Maybe you saw this: A couple of weeks back, the editorial staff of Washingtonian magazine went on strike for a day, refusing to post new content on the magazine’s website or social media.
Turns out their boss, CEO Cathy Merrill wrote an op-ed in the Washington Post headlined, “I want my employees to understand the risks of not returning to work in the office.”
Merrill said she’s “concerned about the erosion of office culture,” and suggested if people don’t want to return to their offices when they re-open post-pandemic, their bosses could downgrade them to contractors, or just fire them outright.
If you’re asking the question, “What is the opposite of a team building exercise?”, here’s your answer.
Writers? Gaze upon this hot mess and learn. Always, always, always identify your Given before you publish.
Anytime you express an opinion, whether 280 choice characters on Twitter or 1,800 words in the Washington Post, an assumption exists at its core. It’s called the Given.
The Given is an established fact or widely shared idea that provides the foundation for an argument. If your opinion is, say, the rent is too damn high, the Given undergirding it is that rent should be affordable.
In Merrill’s op-ed, the Given is that “office culture” is so worth preserving, employers should threaten to fire employees who don’t want to rush back to the workplace post-pandemic.

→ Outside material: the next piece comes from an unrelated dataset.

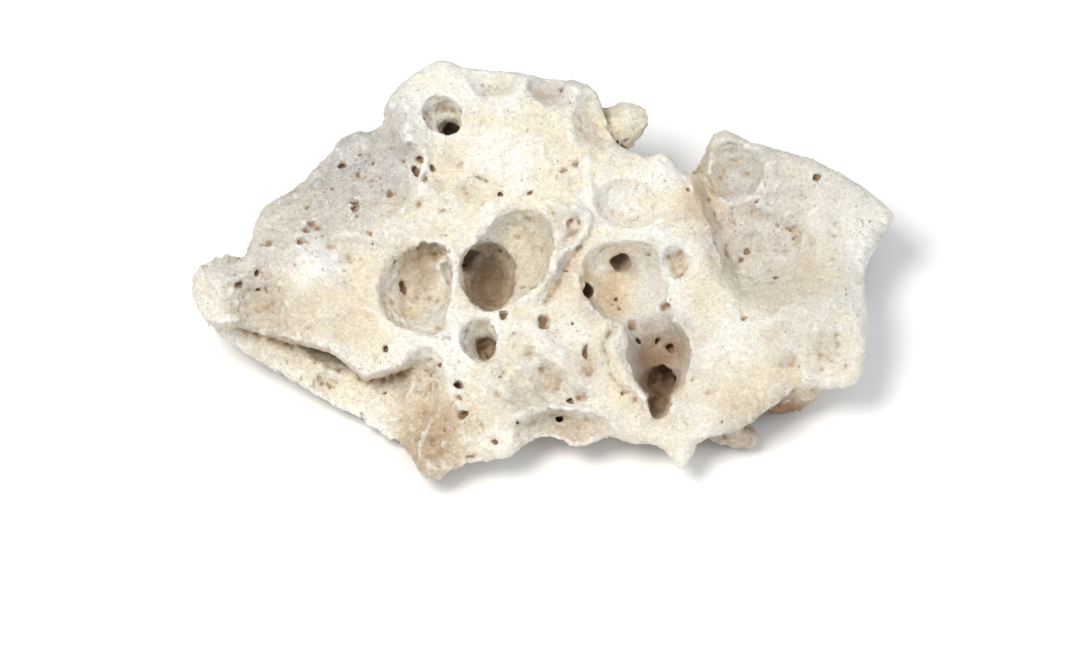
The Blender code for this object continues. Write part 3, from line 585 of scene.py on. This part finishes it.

This fails the widely-shared-idea test in not one, but three ways.
For starters, Merrill doesn’t clearly define what, exactly, she means by “office culture.” She mentions water-cooler conversations and birthday cake in the conference room. But those off-hand references fall far short of a complete description of what she believes is at stake. For a Given to hold up your whole argument, you must precisely define your terms.
Also, this Given assumes people agree with her as to what constitutes a firing offense. They don’t. Skimming the till? Sexually harassing coworkers? Using company funds to buy computer servers to mine Bitcoin for your personal profit? In those cases, your co-workers would probably help you hand out the pink slips. But not wanting to commute 45 minutes each way for a sliver of Bob’s birthday cake? Not so much.
Last, Merrill may fret about the looming extinction of office culture, but a Harvard Business School survey found that only 18 percent of office employees want to return full-time when their workplaces re-open.
For all the well-deserved anger this essay provoked, Merrill is trying to imagine what workplaces should look like in a post-covid world. She may find people more willing to open a conversation if she considers her Given, and remembers what it is at its core: Common ground you share with your audience.